22. Lupus develops most often between ages 15 and 44. However, lupus can develop among males and females of any age, including children and teens.
23. It is estimated that as many as 40 percent of all people with lupus, and as many as two-thirds of all children with lupus, will develop kidney complications that require medical care and treatment.
24. More than 90 percent of people with lupus will experience joint and/or muscle pain. Treatments are available that can help to control the pain associated with lupus.
25. The malar, or butterfly rash on the face, is present in about one third of those with systemic lupus.
26. Discoid lupus (most common skin lupus) accounts for approximately 10 percent of all cases of lupus and occurs in 20 percent of those with systemic lupus.

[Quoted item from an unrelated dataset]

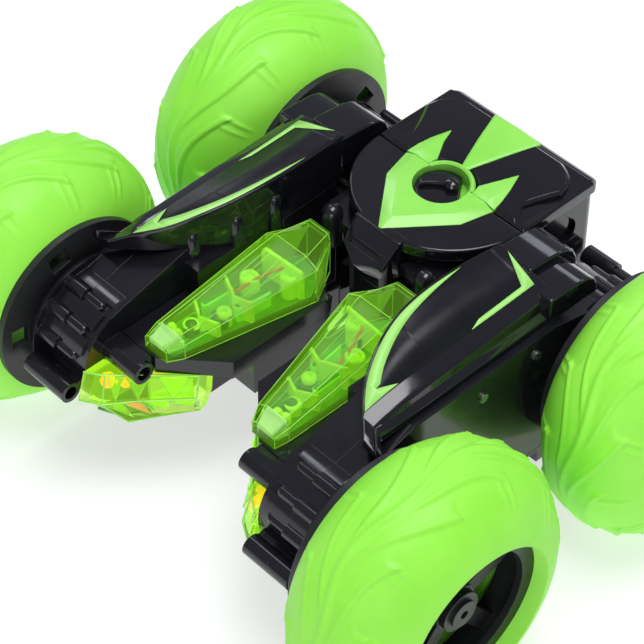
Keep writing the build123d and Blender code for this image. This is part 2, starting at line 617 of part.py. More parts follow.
EMBLEM_DEPTH = 1.0
SPLIT_GAP = 0.2              # each side of the split line between front cover and lid
SHIELD_POINTS = ((0.0, 16.3), (0.6, 16.4), (14.8, 31.85), (17.6, 43.0), (13.5, 57.1), (6.6, 45.2))


def emblem_half(points):
    """Close a half outline over the centre line."""
    left = [(-x, y) for x, y in reversed(points) if x > 0.0]
    return list(points) + left


def emblem_sketch():
    """Plan of the whole green emblem: shield with two horns, and a fan behind it."""
    shield = face_of(emblem_half(SHIELD_POINTS))
    fan = face_of(((0.0, 44.0), (9.2, 70.4), (-9.2, 70.4)))
    ring = Pos(0, KNOB_Y) * Circle(POCKET_RADIUS + 2.4)
    return shield + fan + ring


def front_half(sketch, grow=0.0):
    """What lies ahead of the lid split line."""
    return sketch & Pos(0, POD_ARC_Y - 50 - SPLIT_GAP + grow) * Rectangle(200, 100)


def rear_half(sketch):
    """What lies behind the lid split line."""
    return sketch & Pos(0, POD_ARC_Y + 50 + SPLIT_GAP) * Rectangle(200, 100)


def pocket_cut():
    """Opening of the knob pocket through the cover and the emblem."""
    return post(POCKET_RADIUS, 0, KNOB_Y, 60, 80)


def front_cover():
    """Round front cover with the sloping tongue."""
    disc = front_half(Pos(0, POD_ARC_Y) * Circle(POD_HALF_WIDTH))
    cover = Pos(0, 0, COVER_BOTTOM_Z) * extrude(disc, COVER_TOP_Z - COVER_BOTTOM_Z)
    tongue = slab([(16.4, 64.0), (16.4, 72.7), (8.3, 67.2), (8.9, 64.0), (10.2, 62.6), (14.0, 62.6)], -8.5, 8.5)
    tongue -= column(50, COVER_BOTTOM_Z)
    tongue -= block(-30, 30, 16.0, 30, 0, COVER_BOTTOM_Z)
    tongue_root = block(-8.5, 8.5, 15.5, 18.0, COVER_BOTTOM_Z, 72.0)
    cover += tongue
    cover += tongue_root
    cover -= pocket_cut()
    recess = Pos(0, 0, COVER_TOP_Z - EMBLEM_DEPTH) * extrude(front_half(emblem_sketch(), 1.0), 4)
    return cover - recess


def cover_emblem():
    """Green inlay in the front cover."""
    inlay = Pos(0, 0, COVER_TOP_Z - EMBLEM_DEPTH) * extrude(front_half(emblem_sketch()), EMBLEM_DEPTH + 0.3)
    floor = post(POCKET_RADIUS + 0.9, 0, KNOB_Y, 66.1, POCKET_FLOOR_Z)
    return inlay - pocket_cut() + floor


def battery_lid():
    """Rear lid over the battery, with a raised panel, hinge barrel and recess for its inlay."""
    outline = rear_half(pod_outline(POD_HALF_WIDTH, POD_HALF_WIDTH, POD_REAR_Y, 3.0))
    lid = Pos(0, 0, COVER_BOTTOM_Z + 0.1) * extrude(outline, COVER_TOP_Z - COVER_BOTTOM_Z - 0.1)
    panel_points = ((24.6, 42.8), (22.2, 49.5), (27.0, 60.0), (24.2, 67.0), (18.6, 70.4))
    mirror_points = tuple((-x, y) for x, y in reversed(panel_points))
    lid += plate(panel_points + mirror_points, COVER_TOP_Z - 0.1, LID_TOP_Z)
    recess = Pos(0, 0, LID_TOP_Z - EMBLEM_DEPTH) * extrude(rear_half(emblem_sketch()), 4)
    edges = [lid.edges().filter_by(Axis.X).sort_by(Axis.Y)[-1]]
    lid = chamfer(edges, 1.6)
    return lid - recess - pocket_cut()


def lid_emblem():
    """Green inlay in the lid: the horns and the fan."""
    inlay = Pos(0, 0, LID_TOP_Z - EMBLEM_DEPTH) * extrude(rear_half(emblem_sketch()), EMBLEM_DEPTH + 0.2)
    return inlay - pocket_cut()


def lock_knob():
    """Twist lock: a disc with a flat and a raised finger bar, on a short stem."""
    disc = post(KNOB_RADIUS, 0, KNOB_Y, POCKET_FLOOR_Z + GAP, KNOB_TOP_Z)
    flat = Pos(KNOB_RADIUS + 6.2, 0, 0) * block(-4, 4, KNOB_Y - 10, KNOB_Y + 10, 60, 80)
    bar = block(-6.4, 3.6, KNOB_Y - 1.7, KNOB_Y + 1.7, KNOB_TOP_Z - 0.1, KNOB_TOP_Z + 2.2)
    body = disc - flat + bar
    return body.rotate(Axis((0, KNOB_Y, 0), (0, 0, 1)), 38)


def battery_pack():
    """Wrapped battery pack in the bay under the lid."""
    cells = []
    for y in (54.8, 65.6):
        cells.append(rod(5.3, -23.0, 23.0, y, 63.2))
    spacer = block(-23.0, 23.0, 54.8, 65.6, 58.6, 66.6)
    return cells[0] + spacer + cells[1]


BOARD_PARTS = (
    # centre x, centre y, width, depth, height
    (0, 48, 9, 9, 1.8),
    (-12, 60, 7, 5, 3.0),
    (12, 38, 6, 6, 4.0),
    (11, 58, 5, 9, 2.4),
)


def circuit_board():
    """Receiver board on the floor of the pod, with its larger parts."""
    board = block(-20, 20, 30.0, 68.0, 26.0, 27.6)
    for x, y, width, depth, height in BOARD_PARTS:
        board += block(x - width / 2, x + width / 2, y - depth / 2, y + depth / 2, 27.5, 27.6 + height)
    for x, y in ((-16, 34), (16, 64)):
        board += post(2.6, x, y, POD_BOTTOM_Z + 2.2, 26.0)
    return board


def switch_body():
    """Power switch case on the floor of the pod."""
    return block(-6, 6, 56.5, 63.5, POD_BOTTOM_Z + 3.4, 20.0)


def switch_slider():
    """Slider of the power switch, reached through the slot in the floor."""
    return block(-4.0, 0.0, 58.4, 61.6, POD_BOTTOM_Z + 0.5, POD_BOTTOM_Z + 3.0)


POD_SCREWS = ((-20, 36), (20, 36), (-22, 66), (22, 66))


def pod_screws():
    """Case screws in the underside of the pod."""
    screws = []
    for x, y in POD_SCREWS:
        screws.append(post(2.2, x, y, POD_BOTTOM_Z - 0.8, POD_BOTTOM_Z))
    return Compound(children=screws)


# ---- the model ---------------------------------------------------------------------------------
def build_nodes():
    """Every node of the car by name."""
    nodes = {
        "pod_lower_shell": lower_shell(),
        "pod_upper_shell": upper_shell(),
        "pod_front_cover": front_cover(),
        "cover_emblem": cover_emblem(),
        "battery_lid": battery_lid(),
        "lid_emblem": lid_emblem(),
        "lock_knob": lock_knob(),
        "battery_pack": battery_pack(),
        "circuit_board": circuit_board(),
        "switch_body": switch_body(),
        "switch_slider": switch_slider(),
        "pod_screws": pod_screws(),
    }
    top_cover = arm_cover()
    left = {
        "inner_shell": inner_shell(),
        "outer_shell": outer_shell(),
        "top_cover": top_cover,
        "bottom_cover": upside_down(top_cover),
        "lens_tray": lens_tray(),
        "signal_lens": signal_lens(),
        "light_board": light_board(),
        "headlamp_lens": headlamp_lens(),
        "headlamp_led": headlamp_led(),
        "motor": motor(),
        "motor_pinion": motor_pinion(),
        "compound_gear": compound_gear(),
        "front_idler_gear": idler_gear(-1),
        "rear_idler_gear": idler_gear(1),
        "gear_pins": gear_pins(),
        "shell_screws": shell_screws(),
    }
    for name, y in (("front", -AXLE_Y), ("rear", AXLE_Y)):
        left[f"{name}_tyre"] = tyre(y)
        left[f"{name}_rim"] = rim(y)
        left[f"{name}_axle"] = axle(y)
        left[f"{name}_hub_cap"] = hub_cap(y)
    for name, shape in left.items():
        nodes[f"left_{name}"] = shape
        nodes[f"right_{name}"] = mirrored(shape)
    return nodes


os.makedirs("parts", exist_ok=True)
for node, solid in build_nodes().items():
    export_step(solid, f"parts/{node}.step")
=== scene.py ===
import json
import math

import bmesh
import bpy
import numpy as np
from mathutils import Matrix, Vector


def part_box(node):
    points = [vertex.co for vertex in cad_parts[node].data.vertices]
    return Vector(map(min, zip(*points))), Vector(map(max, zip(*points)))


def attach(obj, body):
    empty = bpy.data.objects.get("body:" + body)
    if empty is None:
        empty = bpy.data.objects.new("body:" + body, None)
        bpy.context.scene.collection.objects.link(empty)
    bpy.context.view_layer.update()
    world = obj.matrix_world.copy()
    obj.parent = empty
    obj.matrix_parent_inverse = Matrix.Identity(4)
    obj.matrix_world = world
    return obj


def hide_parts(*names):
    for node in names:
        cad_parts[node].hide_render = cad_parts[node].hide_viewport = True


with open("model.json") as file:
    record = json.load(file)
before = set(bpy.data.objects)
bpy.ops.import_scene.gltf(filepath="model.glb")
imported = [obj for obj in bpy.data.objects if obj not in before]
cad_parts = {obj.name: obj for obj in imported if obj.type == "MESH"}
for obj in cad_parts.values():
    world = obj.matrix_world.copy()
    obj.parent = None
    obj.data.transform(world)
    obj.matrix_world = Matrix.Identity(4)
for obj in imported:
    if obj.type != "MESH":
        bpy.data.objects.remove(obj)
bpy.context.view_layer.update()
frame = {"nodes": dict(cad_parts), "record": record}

MM = 0.001
SIDES = {"left": 1, "right": -1}
ENDS = ("front", "rear")


def corner(node, top):
    """Lowest or highest corner of a CAD node, in millimetres."""
    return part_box(node)[top] / MM


# ---- materials ---------------------------------------------------------------------------------
def material(name):
    """A new node material: (material, its node tree, its Principled shader)."""
    made = bpy.data.materials.new(name)
    made.use_nodes = True
    return made, made.node_tree, made.node_tree.nodes["Principled BSDF"]


def noise(tree, scale, detail=3.0, rough=0.55):
    """Noise in object space, with scale in features per metre."""
    place = tree.nodes.new("ShaderNodeTexCoord")
    texture = tree.nodes.new("ShaderNodeTexNoise")
    texture.inputs["Scale"].default_value = scale
    texture.inputs["Detail"].default_value = detail
    texture.inputs["Roughness"].default_value = rough
    tree.links.new(place.outputs["Object"], texture.inputs["Vector"])
    return texture.outputs["Fac"]


def spread(tree, value, low, high, start=0.3, end=0.7):
    """Map a noise value to the range low..high."""
    ramp = tree.nodes.new("ShaderNodeMapRange")
    ramp.inputs["From Min"].default_value = start
    ramp.inputs["From Max"].default_value = end
    ramp.inputs["To Min"].default_value = low
    ramp.inputs["To Max"].default_value = high
    tree.links.new(value, ramp.inputs["Value"])
    return ramp.outputs["Result"]


def two_tone(tree, value, dark, light):
    """Mix two colours by a value."""
    mix = tree.nodes.new("ShaderNodeMix")
    mix.data_type = "RGBA"
    mix.inputs["A"].default_value = (*dark, 1)
    mix.inputs["B"].default_value = (*light, 1)
    tree.links.new(value, mix.inputs["Factor"])
    return mix.outputs["Result"]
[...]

27. Approximately 95 percent of people with lupus suffer from some form of oral involvement that will affect their mouth or gums. Ulcers on the roof of the mouth or in the nose can be a sign of lupus among people who are not yet diagnosed with the disease.
28. Eye disease occurs in approximately 20 percent of people with lupus. The disease can affect the eyeball, the retina, and the muscles that control eye movement.
29. Lupus can be expensive to manage and live with. A study found that the average annual cost to provide healthcare for a person with lupus was $12,643 and was nearly $21,000 when lost productivity on the job due to illness is included.
30. Successful treatment of lupus often requires a combination of medications. Nearly two dozen clinical studies are underway to develop new safe, more tolerable and effective treatments for lupus.
31. As many as 80 percent of people with lupus experience fatigue. For some people with lupus, fatigue is their main symptom and can be debilitating, even to the point of forcing them to stop working.